(WHAT YOU SHOULD DO) Find the lines containing the word "bending" and copy every one of them.
------------------------------------
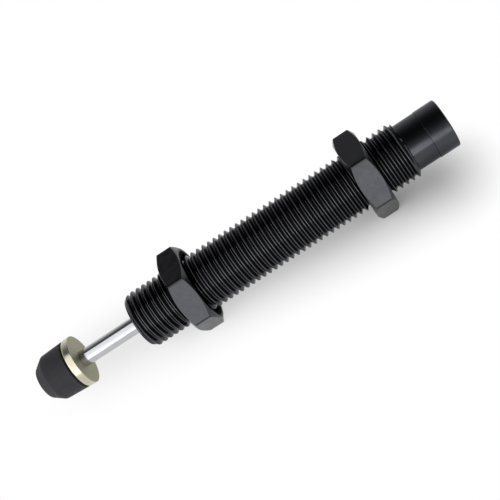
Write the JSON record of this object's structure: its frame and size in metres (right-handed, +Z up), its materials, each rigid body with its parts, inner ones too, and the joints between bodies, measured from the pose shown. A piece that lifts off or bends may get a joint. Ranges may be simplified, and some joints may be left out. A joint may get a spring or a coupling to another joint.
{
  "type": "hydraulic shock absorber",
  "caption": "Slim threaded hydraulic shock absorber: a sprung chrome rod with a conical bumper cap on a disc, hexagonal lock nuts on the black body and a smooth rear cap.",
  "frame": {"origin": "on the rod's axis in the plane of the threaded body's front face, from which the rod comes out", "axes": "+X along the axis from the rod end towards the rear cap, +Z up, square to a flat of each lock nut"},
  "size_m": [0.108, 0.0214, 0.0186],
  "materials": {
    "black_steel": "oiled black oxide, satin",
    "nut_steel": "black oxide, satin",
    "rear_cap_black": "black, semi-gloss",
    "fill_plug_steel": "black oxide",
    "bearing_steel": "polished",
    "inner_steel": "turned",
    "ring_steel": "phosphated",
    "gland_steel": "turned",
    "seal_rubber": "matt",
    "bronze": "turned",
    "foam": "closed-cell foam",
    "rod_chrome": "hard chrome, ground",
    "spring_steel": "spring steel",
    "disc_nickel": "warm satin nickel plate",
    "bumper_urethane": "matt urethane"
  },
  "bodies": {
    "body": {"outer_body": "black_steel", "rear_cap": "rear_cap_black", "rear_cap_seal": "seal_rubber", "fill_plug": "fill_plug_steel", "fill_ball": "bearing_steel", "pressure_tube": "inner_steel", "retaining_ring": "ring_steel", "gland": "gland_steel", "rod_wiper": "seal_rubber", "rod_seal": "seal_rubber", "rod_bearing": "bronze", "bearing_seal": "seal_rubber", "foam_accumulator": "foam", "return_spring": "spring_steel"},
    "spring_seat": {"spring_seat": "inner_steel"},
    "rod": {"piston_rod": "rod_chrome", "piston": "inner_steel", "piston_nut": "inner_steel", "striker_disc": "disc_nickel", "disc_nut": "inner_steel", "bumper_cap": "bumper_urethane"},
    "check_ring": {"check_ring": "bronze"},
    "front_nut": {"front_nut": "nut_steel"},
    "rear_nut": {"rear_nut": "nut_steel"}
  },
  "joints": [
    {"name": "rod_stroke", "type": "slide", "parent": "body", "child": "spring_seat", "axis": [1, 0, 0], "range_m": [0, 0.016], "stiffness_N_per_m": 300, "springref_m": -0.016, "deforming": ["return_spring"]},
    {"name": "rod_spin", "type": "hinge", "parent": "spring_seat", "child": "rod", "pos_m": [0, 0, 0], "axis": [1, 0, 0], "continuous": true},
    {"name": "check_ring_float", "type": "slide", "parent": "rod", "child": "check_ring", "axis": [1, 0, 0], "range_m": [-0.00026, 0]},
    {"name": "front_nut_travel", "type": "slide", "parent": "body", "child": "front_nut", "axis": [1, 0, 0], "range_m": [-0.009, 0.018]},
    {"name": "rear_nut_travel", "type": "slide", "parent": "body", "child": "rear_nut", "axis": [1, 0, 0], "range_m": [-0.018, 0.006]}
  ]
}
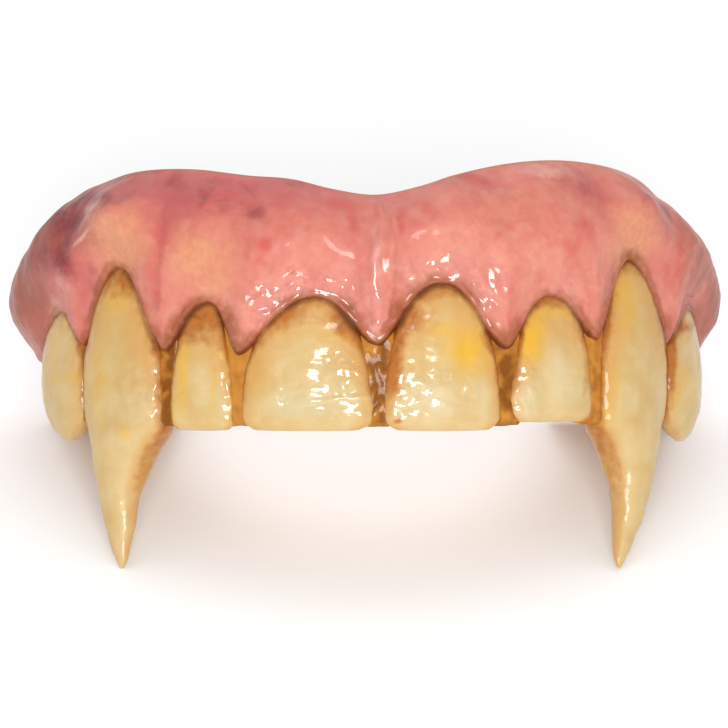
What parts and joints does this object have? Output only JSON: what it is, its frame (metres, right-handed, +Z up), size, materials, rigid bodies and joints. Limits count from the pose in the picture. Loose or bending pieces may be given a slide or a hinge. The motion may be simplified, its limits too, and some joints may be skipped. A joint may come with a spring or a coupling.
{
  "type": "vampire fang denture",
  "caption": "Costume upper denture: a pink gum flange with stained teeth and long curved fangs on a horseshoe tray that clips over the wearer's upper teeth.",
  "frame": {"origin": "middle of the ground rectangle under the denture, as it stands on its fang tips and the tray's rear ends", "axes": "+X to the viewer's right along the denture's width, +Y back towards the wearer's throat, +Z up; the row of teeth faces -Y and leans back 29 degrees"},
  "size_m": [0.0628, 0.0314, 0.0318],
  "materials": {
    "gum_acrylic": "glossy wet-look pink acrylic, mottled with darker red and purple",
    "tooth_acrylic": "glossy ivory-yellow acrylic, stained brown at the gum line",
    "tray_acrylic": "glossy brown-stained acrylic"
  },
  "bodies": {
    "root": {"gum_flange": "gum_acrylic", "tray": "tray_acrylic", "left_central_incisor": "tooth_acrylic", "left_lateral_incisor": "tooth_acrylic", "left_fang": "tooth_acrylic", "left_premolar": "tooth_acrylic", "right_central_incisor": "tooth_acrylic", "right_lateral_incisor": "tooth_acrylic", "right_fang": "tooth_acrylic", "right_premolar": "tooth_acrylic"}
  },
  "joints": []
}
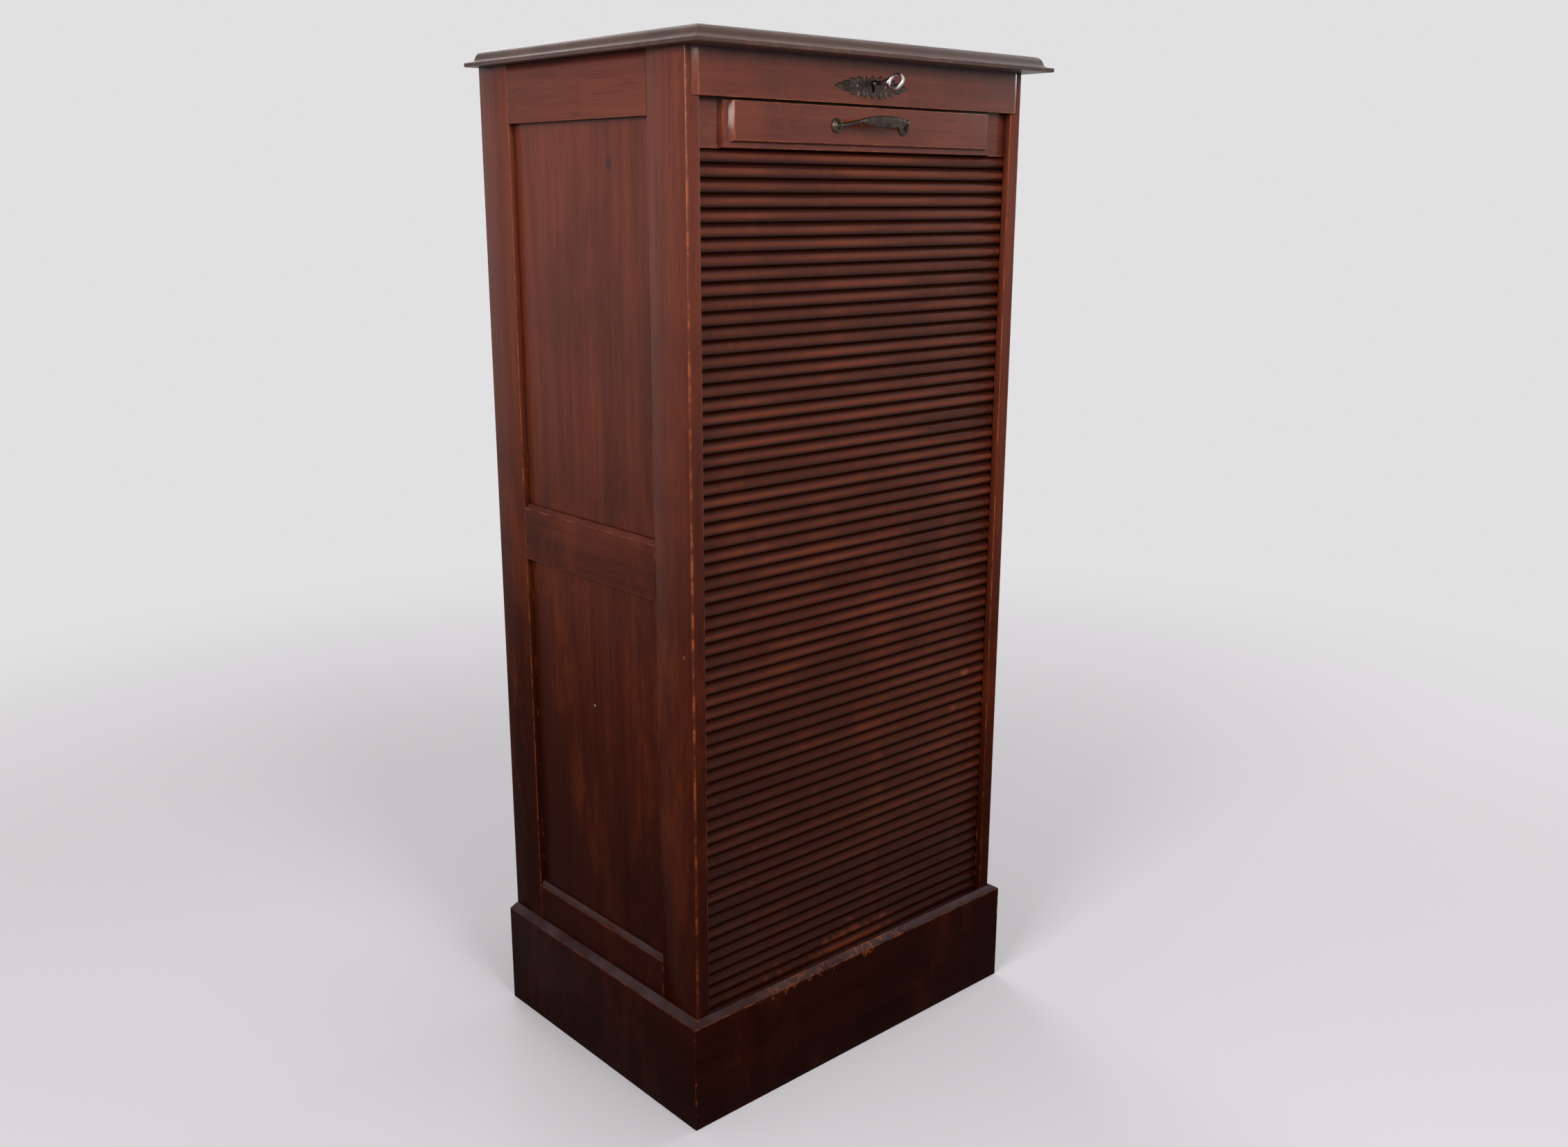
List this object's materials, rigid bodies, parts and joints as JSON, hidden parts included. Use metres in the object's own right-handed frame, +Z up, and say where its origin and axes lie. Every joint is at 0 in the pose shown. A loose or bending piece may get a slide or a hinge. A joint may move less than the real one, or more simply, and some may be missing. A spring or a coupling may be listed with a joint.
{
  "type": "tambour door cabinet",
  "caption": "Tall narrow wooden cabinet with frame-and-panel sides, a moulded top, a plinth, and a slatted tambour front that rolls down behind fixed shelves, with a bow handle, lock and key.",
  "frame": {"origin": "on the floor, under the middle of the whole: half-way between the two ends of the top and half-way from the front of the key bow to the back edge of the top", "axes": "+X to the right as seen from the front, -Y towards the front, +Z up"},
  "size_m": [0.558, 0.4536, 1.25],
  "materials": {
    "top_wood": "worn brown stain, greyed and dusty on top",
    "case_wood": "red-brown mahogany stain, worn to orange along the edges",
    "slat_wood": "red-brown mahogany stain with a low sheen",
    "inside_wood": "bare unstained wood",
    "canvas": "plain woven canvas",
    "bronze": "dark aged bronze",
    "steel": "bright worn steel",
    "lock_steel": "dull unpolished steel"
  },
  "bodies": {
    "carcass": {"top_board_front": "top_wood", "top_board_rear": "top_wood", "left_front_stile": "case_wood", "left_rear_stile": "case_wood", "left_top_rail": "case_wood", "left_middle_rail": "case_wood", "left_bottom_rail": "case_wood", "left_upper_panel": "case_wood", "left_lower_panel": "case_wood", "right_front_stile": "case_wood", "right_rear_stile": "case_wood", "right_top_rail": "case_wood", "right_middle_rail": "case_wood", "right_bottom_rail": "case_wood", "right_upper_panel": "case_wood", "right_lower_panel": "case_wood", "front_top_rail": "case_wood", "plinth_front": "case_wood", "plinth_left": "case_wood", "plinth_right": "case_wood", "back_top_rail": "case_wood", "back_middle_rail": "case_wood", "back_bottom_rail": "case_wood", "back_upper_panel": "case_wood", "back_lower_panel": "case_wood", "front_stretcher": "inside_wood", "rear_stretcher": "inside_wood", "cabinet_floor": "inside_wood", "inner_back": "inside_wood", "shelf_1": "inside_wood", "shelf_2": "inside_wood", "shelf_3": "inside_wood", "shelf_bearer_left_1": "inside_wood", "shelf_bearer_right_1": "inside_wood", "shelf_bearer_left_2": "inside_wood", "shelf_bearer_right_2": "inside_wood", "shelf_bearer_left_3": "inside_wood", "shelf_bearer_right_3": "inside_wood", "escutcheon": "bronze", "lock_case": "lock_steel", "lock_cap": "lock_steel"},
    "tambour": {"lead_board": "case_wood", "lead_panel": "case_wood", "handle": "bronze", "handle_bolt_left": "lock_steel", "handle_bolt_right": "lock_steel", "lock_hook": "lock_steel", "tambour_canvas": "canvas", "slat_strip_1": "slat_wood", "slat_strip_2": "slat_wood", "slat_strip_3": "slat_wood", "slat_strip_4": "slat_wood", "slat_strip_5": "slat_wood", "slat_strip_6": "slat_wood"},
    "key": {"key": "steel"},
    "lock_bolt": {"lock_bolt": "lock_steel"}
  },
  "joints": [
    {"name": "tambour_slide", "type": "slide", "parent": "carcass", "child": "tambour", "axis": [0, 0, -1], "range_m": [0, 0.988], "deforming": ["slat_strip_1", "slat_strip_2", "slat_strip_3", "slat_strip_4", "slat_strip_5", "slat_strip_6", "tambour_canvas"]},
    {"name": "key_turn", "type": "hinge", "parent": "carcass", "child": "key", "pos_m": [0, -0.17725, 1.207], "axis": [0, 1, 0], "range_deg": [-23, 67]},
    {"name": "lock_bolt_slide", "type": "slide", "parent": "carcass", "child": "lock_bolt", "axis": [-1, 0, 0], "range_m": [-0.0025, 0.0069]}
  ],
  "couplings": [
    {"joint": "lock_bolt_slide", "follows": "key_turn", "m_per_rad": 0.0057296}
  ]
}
------------------------------------
(SOLVED PROBLEM)
What parts and joints does this object have? Output only JSON: what it is, its frame (metres, right-handed, +Z up), size, materials, rigid bodies and joints. Limits count from the pose in the picture. Loose or bending pieces may be given a slide or a hinge. The motion may be simplified, its limits too, and some joints may be skipped. A joint may come with a spring or a coupling.
List this object's materials, rigid bodies, parts and joints as JSON, hidden parts included. Use metres in the object's own right-handed frame, +Z up, and say where its origin and axes lie. Every joint is at 0 in the pose shown. A loose or bending piece may get a slide or a hinge. A joint may move less than the real one, or more simply, and some may be missing. A spring or a coupling may be listed with a joint.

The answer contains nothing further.